DATA PROVIDED >>
▽
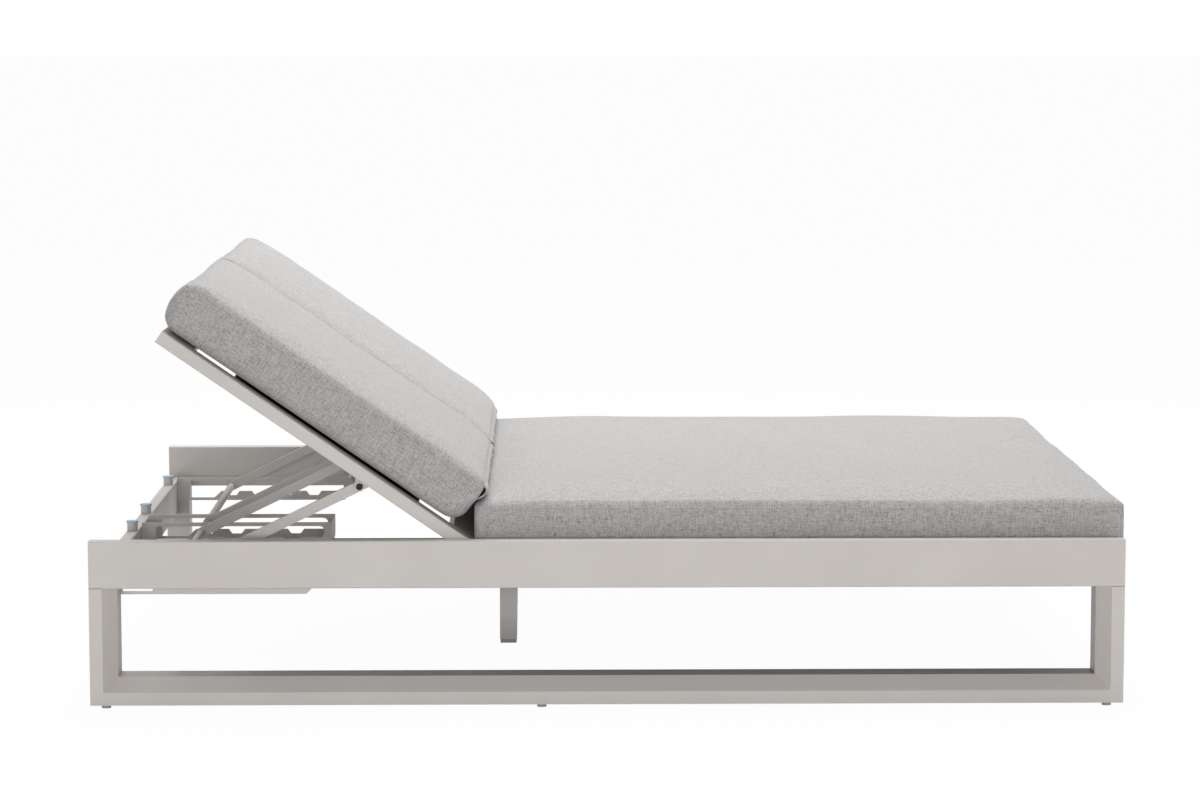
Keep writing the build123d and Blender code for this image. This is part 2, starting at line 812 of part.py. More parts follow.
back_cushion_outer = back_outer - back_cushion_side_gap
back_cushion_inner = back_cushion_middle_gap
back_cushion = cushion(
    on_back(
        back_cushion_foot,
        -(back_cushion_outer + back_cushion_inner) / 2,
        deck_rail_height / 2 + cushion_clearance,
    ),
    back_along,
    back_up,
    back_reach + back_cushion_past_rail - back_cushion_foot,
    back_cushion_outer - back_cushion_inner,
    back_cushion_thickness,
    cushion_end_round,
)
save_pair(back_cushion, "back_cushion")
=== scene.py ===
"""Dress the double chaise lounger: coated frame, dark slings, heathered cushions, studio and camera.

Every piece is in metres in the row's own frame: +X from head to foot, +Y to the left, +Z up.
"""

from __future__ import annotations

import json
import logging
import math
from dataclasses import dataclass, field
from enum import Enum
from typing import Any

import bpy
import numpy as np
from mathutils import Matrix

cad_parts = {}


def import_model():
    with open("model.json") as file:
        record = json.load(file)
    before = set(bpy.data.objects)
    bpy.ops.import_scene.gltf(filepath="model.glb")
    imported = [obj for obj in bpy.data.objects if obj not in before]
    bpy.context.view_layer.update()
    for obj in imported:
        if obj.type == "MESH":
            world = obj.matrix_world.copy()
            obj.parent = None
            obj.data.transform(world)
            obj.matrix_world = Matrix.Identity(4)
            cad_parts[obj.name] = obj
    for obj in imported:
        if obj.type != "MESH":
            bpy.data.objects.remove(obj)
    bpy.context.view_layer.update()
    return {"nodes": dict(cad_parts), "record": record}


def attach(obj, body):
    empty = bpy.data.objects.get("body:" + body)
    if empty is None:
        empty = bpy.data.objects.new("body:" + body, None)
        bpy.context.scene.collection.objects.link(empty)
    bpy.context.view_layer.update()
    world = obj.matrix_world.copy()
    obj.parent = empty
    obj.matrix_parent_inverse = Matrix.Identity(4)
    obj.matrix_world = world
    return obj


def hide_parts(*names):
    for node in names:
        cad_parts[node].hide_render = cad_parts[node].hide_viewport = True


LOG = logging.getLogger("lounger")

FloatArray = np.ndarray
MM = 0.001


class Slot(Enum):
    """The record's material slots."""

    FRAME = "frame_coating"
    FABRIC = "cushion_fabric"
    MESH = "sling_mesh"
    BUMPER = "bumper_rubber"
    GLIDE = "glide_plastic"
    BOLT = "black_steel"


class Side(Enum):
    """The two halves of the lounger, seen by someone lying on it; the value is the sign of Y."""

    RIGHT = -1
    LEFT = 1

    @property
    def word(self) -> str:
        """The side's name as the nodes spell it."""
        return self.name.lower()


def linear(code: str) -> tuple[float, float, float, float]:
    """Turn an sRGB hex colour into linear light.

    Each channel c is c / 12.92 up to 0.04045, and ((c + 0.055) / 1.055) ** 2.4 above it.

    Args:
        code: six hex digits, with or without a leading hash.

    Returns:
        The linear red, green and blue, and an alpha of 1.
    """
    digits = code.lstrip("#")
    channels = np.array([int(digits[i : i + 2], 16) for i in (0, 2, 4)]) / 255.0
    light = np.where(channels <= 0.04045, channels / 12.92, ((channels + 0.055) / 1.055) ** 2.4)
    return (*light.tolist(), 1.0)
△
PROBLEM REQUIREMENTS >> Extract the lines from the line with "back_cushion_outer = back_outer" through the line with "before = set(bpy.data.objects)". Keep both of those lines, copy everything exactly, and add nothing.

ANSWER TO THIS EXERCISE >>
back_cushion_outer = back_outer - back_cushion_side_gap
back_cushion_inner = back_cushion_middle_gap
back_cushion = cushion(
    on_back(
        back_cushion_foot,
        -(back_cushion_outer + back_cushion_inner) / 2,
        deck_rail_height / 2 + cushion_clearance,
    ),
    back_along,
    back_up,
    back_reach + back_cushion_past_rail - back_cushion_foot,
    back_cushion_outer - back_cushion_inner,
    back_cushion_thickness,
    cushion_end_round,
)
save_pair(back_cushion, "back_cushion")
=== scene.py ===
"""Dress the double chaise lounger: coated frame, dark slings, heathered cushions, studio and camera.

Every piece is in metres in the row's own frame: +X from head to foot, +Y to the left, +Z up.
"""

from __future__ import annotations

import json
import logging
import math
from dataclasses import dataclass, field
from enum import Enum
from typing import Any

import bpy
import numpy as np
from mathutils import Matrix

cad_parts = {}


def import_model():
    with open("model.json") as file:
        record = json.load(file)
    before = set(bpy.data.objects)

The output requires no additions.